# INSTRUCTIONS FOR THE TASK
Quote, without change, all of the lines that follow.

# DATA EXCERPT

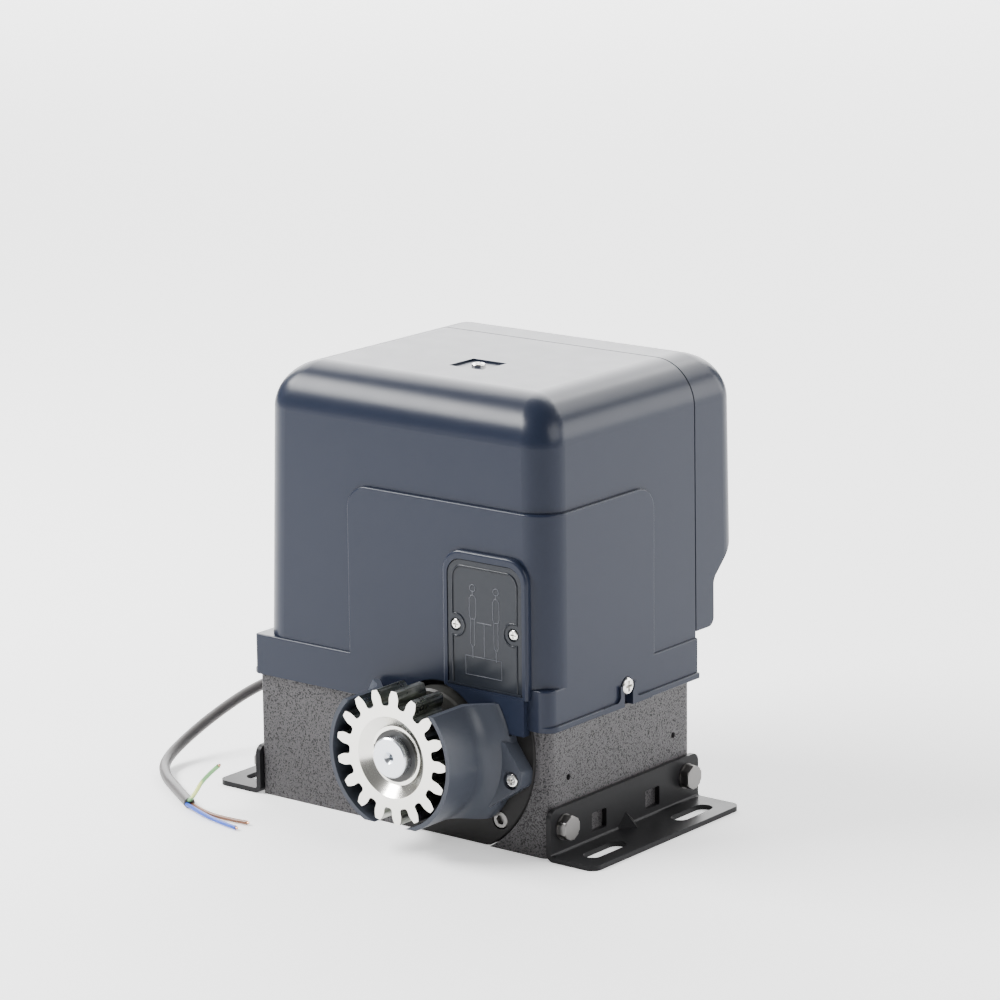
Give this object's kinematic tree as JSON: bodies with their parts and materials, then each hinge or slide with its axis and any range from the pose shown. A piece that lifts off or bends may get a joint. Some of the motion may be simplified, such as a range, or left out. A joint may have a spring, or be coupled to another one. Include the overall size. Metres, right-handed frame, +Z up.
{
  "type": "sliding gate gearmotor",
  "caption": "Sliding-gate operator: upright motor on a worm gearbox that turns a rack pinion, with a rounded two-part cover, slotted mounting brackets and a supply cord.",
  "frame": {"origin": "centre of the base's bottom face, midway between the mounting brackets", "axes": "+Z up, pinion and its shaft face -Y, brackets stand out along +X and -X"},
  "size_m": [0.3231, 0.2449, 0.2546],
  "materials": {
    "bare_copper": "bare strands",
    "base_paint": "pitted hammered dark grey",
    "bearing_steel": "polished",
    "black_paint": "satin black",
    "black_plastic": "moulded",
    "blue_sheath": "smooth",
    "board_green": "solder mask",
    "bright_steel": "zinc plated, machined",
    "bronze": "machined bronze",
    "brown_sheath": "smooth",
    "capacitor_white": "moulded",
    "cast_aluminium": "as cast",
    "copper": "enamelled copper",
    "cord_rubber": "matte dark grey",
    "cover_plastic": "satin blue-grey",
    "dull_zinc": "dull zinc",
    "earth_sheath": "smooth green and yellow",
    "flange_paint": "satin dark grey",
    "fuse_glass": "clear",
    "galvanised": "galvanised sheet",
    "guard_plastic": "satin blue-grey",
    "lamination": "dark lamination steel",
    "limit_plastic": "glossy dark blue-grey",
    "relay_blue": "smooth",
    "screw_nickel": "nickel plated",
    "seal_rubber": "matte",
    "shaft_steel": "turned",
    "spring_steel": "blackened",
    "terminal_green": "moulded"
  },
  "bodies": {
    "housing": {"base_housing": "base_paint", "output_flange": "flange_paint", "flange_screws": "dull_zinc", "shaft_seal": "seal_rubber", "shaft_bearing_outers": "bearing_steel", "shaft_bearing_balls": "bearing_steel", "motor_bearing_outers": "bearing_steel", "motor_bearing_balls": "bearing_steel", "stator_core": "lamination", "stator_windings": "copper", "motor_housing": "cast_aluminium", "motor_end_cap": "cast_aluminium", "motor_screws": "dull_zinc", "cover_post": "dull_zinc", "main_cover": "cover_plastic", "rear_cover": "cover_plastic", "limit_cover": "limit_plastic", "limit_cover_screws": "screw_nickel", "cover_side_screws": "screw_nickel", "cover_top_screw": "screw_nickel", "gear_guard": "guard_plastic", "guard_screws": "screw_nickel", "right_bracket": "black_paint", "left_bracket": "black_paint", "bracket_bolts": "dull_zinc", "bracket_washers": "dull_zinc", "electronics_plate": "galvanised", "plate_screws": "dull_zinc", "board_spacers": "black_plastic", "control_board": "board_green", "board_screws": "dull_zinc", "board_relays": "relay_blue", "terminal_block": "terminal_green", "fuse": "fuse_glass", "board_capacitors": "black_plastic", "control_chip": "black_plastic", "transformer_core": "lamination", "transformer_coil": "copper", "run_capacitor": "capacitor_white", "capacitor_clip": "galvanised", "limit_sensor": "black_plastic", "cable_gland": "black_plastic", "gland_nut": "black_plastic", "power_cord": "cord_rubber", "wire_blue": "blue_sheath", "wire_brown": "brown_sheath", "wire_earth": "earth_sheath", "wire_ends": "bare_copper"},
    "output": {"output_shaft": "shaft_steel", "output_pinion": "bright_steel", "pinion_key": "dull_zinc", "wheel_key": "dull_zinc", "pinion_circlip": "spring_steel", "worm_wheel": "bronze", "shaft_bearing_inners": "bearing_steel"},
    "rotor": {"motor_shaft": "shaft_steel", "rotor_core": "lamination", "motor_bearing_inners": "bearing_steel"}
  },
  "joints": [
    {"name": "output_spin", "type": "hinge", "parent": "housing", "child": "output", "pos_m": [0.0298, 0, 0.0565], "axis": [0, 1, 0], "continuous": true},
    {"name": "rotor_spin", "type": "hinge", "parent": "housing", "child": "rotor", "pos_m": [-0.0202, -0.012, 0], "axis": [0, 0, 1], "continuous": true}
  ],
  "couplings": [
    {"joint": "rotor_spin", "follows": "output_spin", "ratio": -30}
  ]
}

# ANSWER TO THIS TASK
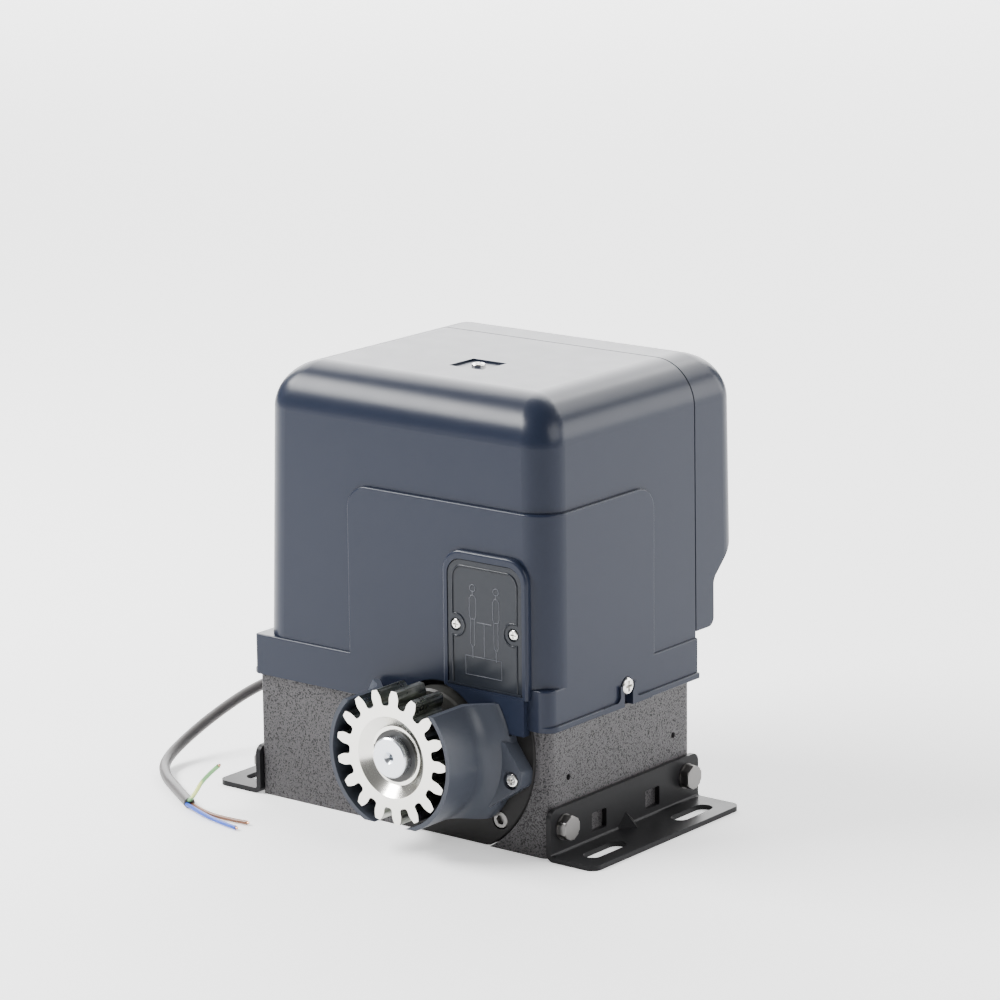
Give this object's kinematic tree as JSON: bodies with their parts and materials, then each hinge or slide with its axis and any range from the pose shown. A piece that lifts off or bends may get a joint. Some of the motion may be simplified, such as a range, or left out. A joint may have a spring, or be coupled to another one. Include the overall size. Metres, right-handed frame, +Z up.
{
  "type": "sliding gate gearmotor",
  "caption": "Sliding-gate operator: upright motor on a worm gearbox that turns a rack pinion, with a rounded two-part cover, slotted mounting brackets and a supply cord.",
  "frame": {"origin": "centre of the base's bottom face, midway between the mounting brackets", "axes": "+Z up, pinion and its shaft face -Y, brackets stand out along +X and -X"},
  "size_m": [0.3231, 0.2449, 0.2546],
  "materials": {
    "bare_copper": "bare strands",
    "base_paint": "pitted hammered dark grey",
    "bearing_steel": "polished",
    "black_paint": "satin black",
    "black_plastic": "moulded",
    "blue_sheath": "smooth",
    "board_green": "solder mask",
    "bright_steel": "zinc plated, machined",
    "bronze": "machined bronze",
    "brown_sheath": "smooth",
    "capacitor_white": "moulded",
    "cast_aluminium": "as cast",
    "copper": "enamelled copper",
    "cord_rubber": "matte dark grey",
    "cover_plastic": "satin blue-grey",
    "dull_zinc": "dull zinc",
    "earth_sheath": "smooth green and yellow",
    "flange_paint": "satin dark grey",
    "fuse_glass": "clear",
    "galvanised": "galvanised sheet",
    "guard_plastic": "satin blue-grey",
    "lamination": "dark lamination steel",
    "limit_plastic": "glossy dark blue-grey",
    "relay_blue": "smooth",
    "screw_nickel": "nickel plated",
    "seal_rubber": "matte",
    "shaft_steel": "turned",
    "spring_steel": "blackened",
    "terminal_green": "moulded"
  },
  "bodies": {
    "housing": {"base_housing": "base_paint", "output_flange": "flange_paint", "flange_screws": "dull_zinc", "shaft_seal": "seal_rubber", "shaft_bearing_outers": "bearing_steel", "shaft_bearing_balls": "bearing_steel", "motor_bearing_outers": "bearing_steel", "motor_bearing_balls": "bearing_steel", "stator_core": "lamination", "stator_windings": "copper", "motor_housing": "cast_aluminium", "motor_end_cap": "cast_aluminium", "motor_screws": "dull_zinc", "cover_post": "dull_zinc", "main_cover": "cover_plastic", "rear_cover": "cover_plastic", "limit_cover": "limit_plastic", "limit_cover_screws": "screw_nickel", "cover_side_screws": "screw_nickel", "cover_top_screw": "screw_nickel", "gear_guard": "guard_plastic", "guard_screws": "screw_nickel", "right_bracket": "black_paint", "left_bracket": "black_paint", "bracket_bolts": "dull_zinc", "bracket_washers": "dull_zinc", "electronics_plate": "galvanised", "plate_screws": "dull_zinc", "board_spacers": "black_plastic", "control_board": "board_green", "board_screws": "dull_zinc", "board_relays": "relay_blue", "terminal_block": "terminal_green", "fuse": "fuse_glass", "board_capacitors": "black_plastic", "control_chip": "black_plastic", "transformer_core": "lamination", "transformer_coil": "copper", "run_capacitor": "capacitor_white", "capacitor_clip": "galvanised", "limit_sensor": "black_plastic", "cable_gland": "black_plastic", "gland_nut": "black_plastic", "power_cord": "cord_rubber", "wire_blue": "blue_sheath", "wire_brown": "brown_sheath", "wire_earth": "earth_sheath", "wire_ends": "bare_copper"},
    "output": {"output_shaft": "shaft_steel", "output_pinion": "bright_steel", "pinion_key": "dull_zinc", "wheel_key": "dull_zinc", "pinion_circlip": "spring_steel", "worm_wheel": "bronze", "shaft_bearing_inners": "bearing_steel"},
    "rotor": {"motor_shaft": "shaft_steel", "rotor_core": "lamination", "motor_bearing_inners": "bearing_steel"}
  },
  "joints": [
    {"name": "output_spin", "type": "hinge", "parent": "housing", "child": "output", "pos_m": [0.0298, 0, 0.0565], "axis": [0, 1, 0], "continuous": true},
    {"name": "rotor_spin", "type": "hinge", "parent": "housing", "child": "rotor", "pos_m": [-0.0202, -0.012, 0], "axis": [0, 0, 1], "continuous": true}
  ],
  "couplings": [
    {"joint": "rotor_spin", "follows": "output_spin", "ratio": -30}
  ]
}